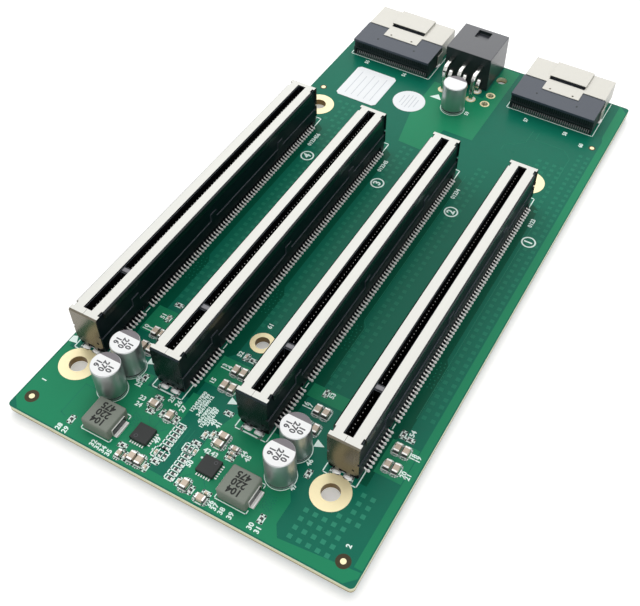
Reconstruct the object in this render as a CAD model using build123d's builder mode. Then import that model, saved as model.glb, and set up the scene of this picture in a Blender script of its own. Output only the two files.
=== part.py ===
from build123d import *
import os

# Adapter board: four shielded card slots side by side, two shielded cable connectors and a six-way
# power header along the far edge, and two small step-down regulators along the near edge.
# Millimetres. X runs from slot 4 to slot 1, Y from the near edge to the far edge, and Z up.
# The origin is the middle of the four mounting holes, on the underside of the board.

# Card slots
slot_count = 4
slot_pitch = 20.32
slot_first_contact_y = -42.4
contact_pitch = 1.0
contacts_per_row = 82
contacts_before_key = 11
key_pitches = 3

# Circuit board
board_left = -36.4
board_right = 43.6
board_near = -65.0
board_far = 91.0
board_thickness = 1.6
board_corner = 1.0
lead_below_board = 1.2
solder_clearance = 0.15
small_hole_sides = 6

# Mounting holes: two on the centre line of each outer slot, and a smaller one between the middle slots
hole_spacing_y = 100.0
hole_bore = 4.0
centre_hole_y = -26.2
centre_hole_bore = 3.3

# Sheet-metal shroud over each slot, measured from the first contact and from the board's top
sheet = 0.3
shroud_width = 7.2
shroud_top = 11.4
shroud_near = -3.0
shroud_beyond_last = 2.55
shroud_bend = 0.35
shroud_cap_width = 7.0
shroud_cap_length = 1.3
shroud_notch_length = 1.3
shroud_notch_depth = 0.65
skirt_height = 1.9
end_plate_bottom = 1.4
end_plate_corner = 1.0
shroud_leg_x = 1.25
shroud_leg_width = 0.9
latch_notch_z = 5.6
latch_notch_height = 0.6
latch_notch_depth = 0.35
window_width = 2.1
window_near = -1.15
window_beyond_last = 1.1

# Moulded housing inside the shroud
housing_gap = 0.1
base_width = 6.8
base_bottom = 0.4
base_ledge = 4.8
card_slot_width = 1.8
card_slot_floor = 2.9
key_width = 1.7
key_drop = 0.3
tail_recess_depth = 0.5
tail_recess_top = 2.0
tail_recess_end = 0.6
key_rest_length = 1.2
shoulder_ys = (8.0, 37.3, 66.5)
shoulder_length = 2.3
shoulder_top = 6.8

# Contact feet of the slots
foot_tip_x = 4.3
foot_sole = 0.7
foot_root_height = 1.2
foot_width = 0.5

# Cable connectors
connector_xs = {"left": -21.85, "right": 26.3}
connector_rear_y = 75.1
connector_top = 4.9
connector_body_depth = 9.4
lip_thickness = 0.7
lip_overhang = 0.55
ledge_top = 2.3
ledge_thickness = 0.4
ledge_reach = 0.15
tail_wall = 1.3
body_underside = 0.3
cheek_width = 0.6
nose_width = 19.2
nose_length = 7.0
nose_bottom = 0.5
nose_top = 4.3
blade_slot_width = 17.8
blade_slot_height = 1.0
blade_slot_z = 1.9
blade_slot_depth = 6.0
shell_sheet = 0.2
shell_width = 22.8
shell_length = 9.0
tongue_width = 10.4
tongue_overlap = 3.7
tongue_join = 1.3
slit_length = 0.8
blister_height = 0.6
strap_length = 3.0
strap_height = 3.4
strap_gap = 0.05
strap_sheet = 0.25
shell_leg_length = 1.2
connector_contacts = 37
connector_contact_pitch = 0.6
connector_end_clearance = 0.13
connector_foot_width = 0.24
connector_foot_tip = 0.2
connector_foot_sole = 0.45
connector_foot_root_height = 0.75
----
PROBLEM REQUIREMENTS: Please reproduce each line exactly as written.

ANSWER TO THE EXERCISE:
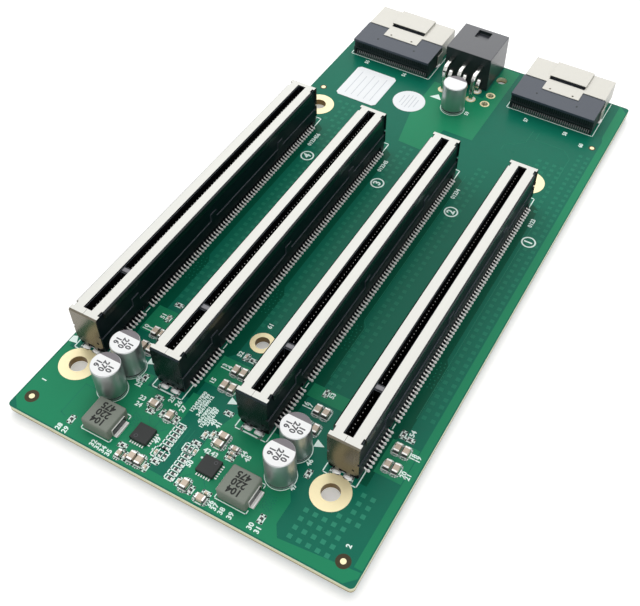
Reconstruct the object in this render as a CAD model using build123d's builder mode. Then import that model, saved as model.glb, and set up the scene of this picture in a Blender script of its own. Output only the two files.
=== part.py ===
from build123d import *
import os

# Adapter board: four shielded card slots side by side, two shielded cable connectors and a six-way
# power header along the far edge, and two small step-down regulators along the near edge.
# Millimetres. X runs from slot 4 to slot 1, Y from the near edge to the far edge, and Z up.
# The origin is the middle of the four mounting holes, on the underside of the board.

# Card slots
slot_count = 4
slot_pitch = 20.32
slot_first_contact_y = -42.4
contact_pitch = 1.0
contacts_per_row = 82
contacts_before_key = 11
key_pitches = 3

# Circuit board
board_left = -36.4
board_right = 43.6
board_near = -65.0
board_far = 91.0
board_thickness = 1.6
board_corner = 1.0
lead_below_board = 1.2
solder_clearance = 0.15
small_hole_sides = 6

# Mounting holes: two on the centre line of each outer slot, and a smaller one between the middle slots
hole_spacing_y = 100.0
hole_bore = 4.0
centre_hole_y = -26.2
centre_hole_bore = 3.3

# Sheet-metal shroud over each slot, measured from the first contact and from the board's top
sheet = 0.3
shroud_width = 7.2
shroud_top = 11.4
shroud_near = -3.0
shroud_beyond_last = 2.55
shroud_bend = 0.35
shroud_cap_width = 7.0
shroud_cap_length = 1.3
shroud_notch_length = 1.3
shroud_notch_depth = 0.65
skirt_height = 1.9
end_plate_bottom = 1.4
end_plate_corner = 1.0
shroud_leg_x = 1.25
shroud_leg_width = 0.9
latch_notch_z = 5.6
latch_notch_height = 0.6
latch_notch_depth = 0.35
window_width = 2.1
window_near = -1.15
window_beyond_last = 1.1

# Moulded housing inside the shroud
housing_gap = 0.1
base_width = 6.8
base_bottom = 0.4
base_ledge = 4.8
card_slot_width = 1.8
card_slot_floor = 2.9
key_width = 1.7
key_drop = 0.3
tail_recess_depth = 0.5
tail_recess_top = 2.0
tail_recess_end = 0.6
key_rest_length = 1.2
shoulder_ys = (8.0, 37.3, 66.5)
shoulder_length = 2.3
shoulder_top = 6.8

# Contact feet of the slots
foot_tip_x = 4.3
foot_sole = 0.7
foot_root_height = 1.2
foot_width = 0.5

# Cable connectors
connector_xs = {"left": -21.85, "right": 26.3}
connector_rear_y = 75.1
connector_top = 4.9
connector_body_depth = 9.4
lip_thickness = 0.7
lip_overhang = 0.55
ledge_top = 2.3
ledge_thickness = 0.4
ledge_reach = 0.15
tail_wall = 1.3
body_underside = 0.3
cheek_width = 0.6
nose_width = 19.2
nose_length = 7.0
nose_bottom = 0.5
nose_top = 4.3
blade_slot_width = 17.8
blade_slot_height = 1.0
blade_slot_z = 1.9
blade_slot_depth = 6.0
shell_sheet = 0.2
shell_width = 22.8
shell_length = 9.0
tongue_width = 10.4
tongue_overlap = 3.7
tongue_join = 1.3
slit_length = 0.8
blister_height = 0.6
strap_length = 3.0
strap_height = 3.4
strap_gap = 0.05
strap_sheet = 0.25
shell_leg_length = 1.2
connector_contacts = 37
connector_contact_pitch = 0.6
connector_end_clearance = 0.13
connector_foot_width = 0.24
connector_foot_tip = 0.2
connector_foot_sole = 0.45
connector_foot_root_height = 0.75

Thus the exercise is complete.